El şakası sevmem.
Sululuk sevmem.
Espri yapmayı, insanlarla konuşmayı, onları güldürmeyi çok severim ama götü başı ayrı oynayan adamı sevmem.
Net bir takıntımdır.
çantamı bir yerde bırakmayı pek sevmem. şu an bile kucağımda mesela. arabadayken iett otobüsü geçiyorsa arkamda da olsa dönüp bakarım. önceden hep mor otobüse binme isteğim vardı tüm iett ve öho otobüsleri sarı olmadan önce. körüklü otobüse binmeyi çok severim. iki çanta kullanırım.
Hayatıma aldığım insanların kurduğu cümlelere çok takılırım mesela , kurduğu cümlelerde ; ne alakası var , saçma , olmaz, öyle değil , sen yanlış biliyorsun " gibi negatif tablolar var ise ; ya yol veriyorum yada görünmez duvarlarımı örüyorum. buda beni bir yalnızlığa sürüklemiyor değil belli bir süre sonra ama dertte değil , bu sahte bir kalabalıkta olmak yerine bile isteye tercih edilen gerçek bir yalnızlık.
Herhangi bir insanın, özellikle sağlaklar, olası bir duruma karşı kullandığı elinin tarafında olmalıyım.

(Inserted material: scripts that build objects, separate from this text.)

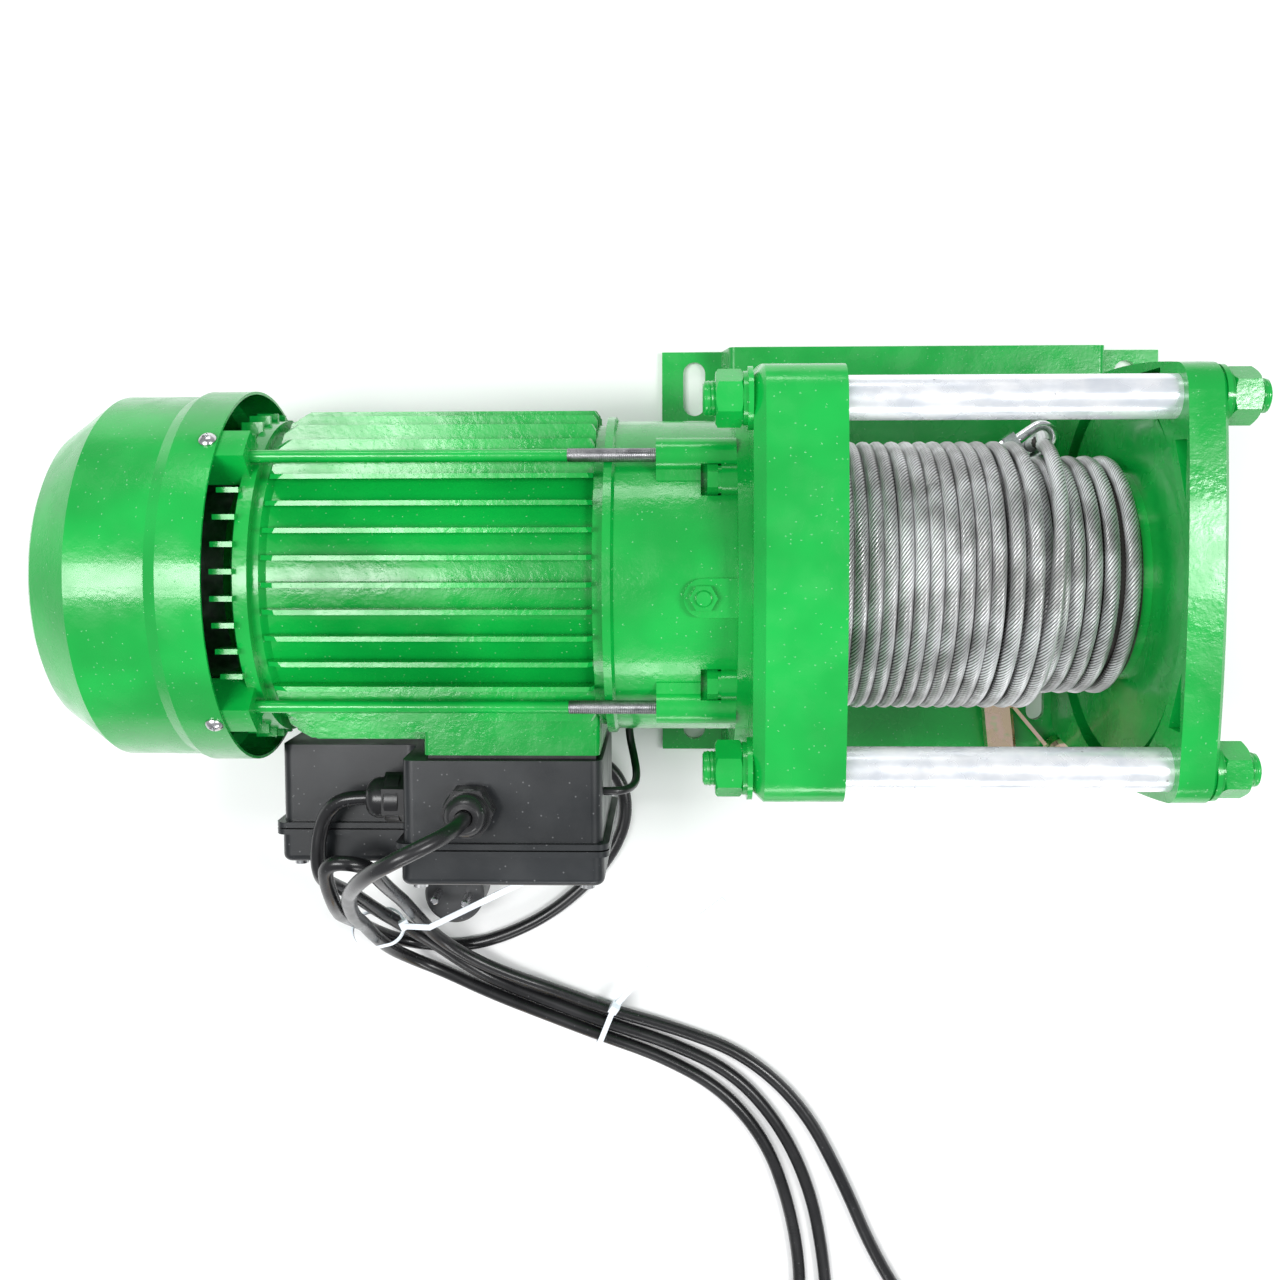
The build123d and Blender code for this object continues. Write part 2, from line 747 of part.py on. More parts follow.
# Fan cowl, its screws, the fan
neck_x = cowl_rim - cowl_band
cone_x = cowl_end + cowl_cone
nose_x = cowl_end + 2.5
with BuildPart() as fan_cowl:
    turn(
        (cowl_rim, 0),
        (cowl_rim, cowl_radius),
        (neck_x, cowl_radius),
        (neck_x - cowl_step, cowl_neck_radius),
        (cone_x, cowl_neck_radius),
        (nose_x, cowl_end_radius),
        (cowl_end, cowl_end_radius - 4),
        (cowl_end, 0),
    )
    turn(
        (cowl_rim, 0),
        (cowl_rim, cowl_radius - cowl_sheet),
        (neck_x + 0.4, cowl_radius - cowl_sheet),
        (neck_x - cowl_step + 0.4, cowl_neck_radius - cowl_sheet),
        (cone_x + 0.5, cowl_neck_radius - cowl_sheet),
        (nose_x + 1.2, cowl_end_radius - cowl_sheet),
        (cowl_end + cowl_sheet, cowl_end_radius - 5),
        (cowl_end + cowl_sheet, 0),
        mode=Mode.SUBTRACT,
    )
    with BuildSketch(station(cowl_end)):
        with PolarLocations(58, 18):
            SlotOverall(22, 5)
        with PolarLocations(32, 10):
            SlotOverall(18, 5)
        Circle(9)
    extrude(amount=cowl_sheet, mode=Mode.SUBTRACT)
    for turned in (45, 135, 225, 315):
        screw_plane = Plane(
            origin=(cowl_screw_x, axis_side, axis_height),
            x_dir=(1, 0, 0),
            z_dir=(0, cos(radians(turned)), sin(radians(turned))),
        )
        with BuildSketch(screw_plane.offset(cowl_radius - 5)):
            Circle(2.3)
        extrude(amount=8, mode=Mode.SUBTRACT)
write(fan_cowl.part, "fan_cowl")

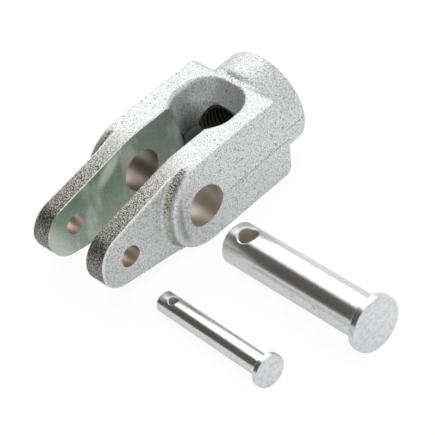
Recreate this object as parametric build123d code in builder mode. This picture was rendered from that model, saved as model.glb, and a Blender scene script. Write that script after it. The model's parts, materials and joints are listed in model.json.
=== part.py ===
from build123d import *
from math import asin, atan2, cos, degrees, hypot, radians, sin, tan
import os

# Clevis rod end: a forged yoke with a threaded barrel, and its two headed pins lying beside it.
# Sizes are in millimetres and angles in degrees. The origin is the centre of the clevis pin bore, midway
# between the legs. +X runs towards the barrel, parallel to the rod thread, +Y along the pin bores, and +Z
# is up. The bores are drilled a little above the middle of the forging, so the thread lies below them.

# Pin bores of the yoke
clevis_pin_d = 12.7
clevis_pin_clearance = 0.1
link_pin_d = 6.35
link_pin_clearance = 0.095
bore_spacing = 26.5

# Distance that the forging's parting plane lies below the bores' axes
forging_drop = 0.55

# Legs, forged in two dies that part on one plane
draft_angle = 7.0
leg_half_width = 14.95
tip_radius = 8.7
tip_centre_x = -28.0
taper_start_x = -1.2
taper_blend = 25.0
leg_edge_round = 0.6
leg_edge_end_x = -8.8

# Block behind the legs, with its pads round the clevis pin bore, which stand out from the legs by a step
block_half_height = 14.2
pad_step = 3.7
block_rear_x = 34.8
pad_nose_x = -12.3
pad_foot_fillet = 2.2
block_edge_round = 0.9
block_rear_round = 2.8

# Barrel, which swells out of the top and bottom of the block
barrel_radius = 15.5
barrel_front_x = 32.4
barrel_front_depth = 1.6
barrel_swell_length = 5.2
barrel_swell_slope = 1.3
barrel_rear_x = 44.9
barrel_rim_round = 1.1
neck_fillet = 2.2

# Pocket left open by the dies, given at the parting plane, where it is smallest
pocket_half_width = 8.65
pocket_rear_x = 26.9
pocket_corner_radius = 6.0
pocket_shoulder_x = 20.5
pocket_shoulder_radius = 6.0
pocket_neck_angle = 35.0
pocket_neck_half_width = 5.35
pocket_mouth_round = 1.5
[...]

Absürt derecede takmam ancak elimden geldiğince dikkat ederim ve bu, benim için bir alışkanlık hâline gelmiş olmalı.
Sürekli kartlarımı kontrol ediyorum. Bir süredir bu konudan çok muzdaribim. Çünkü çok kontrol ettiğim halde mağazalarda unutur hale geldim. B12 de olabili tabi.
Gerizekalı insana tahammül edemiyorum. Ciddi anlamda bunu yapınca deliriyorum. insanların bildikleri soruları sorup Gerizekalı rolü yapmaları beni öldürüyor. Yazarken sinir oldum lan.
Gıda ile uğraşan ve her türlü eğitime, donanıma muktedir bir vatandaşım. Bu sebeb ile özellikle son tüketim tarihi konusunda kırılamaz bir takıntım var Ve buzdolabının üzerinde bunları listeyerek takip ediyorum.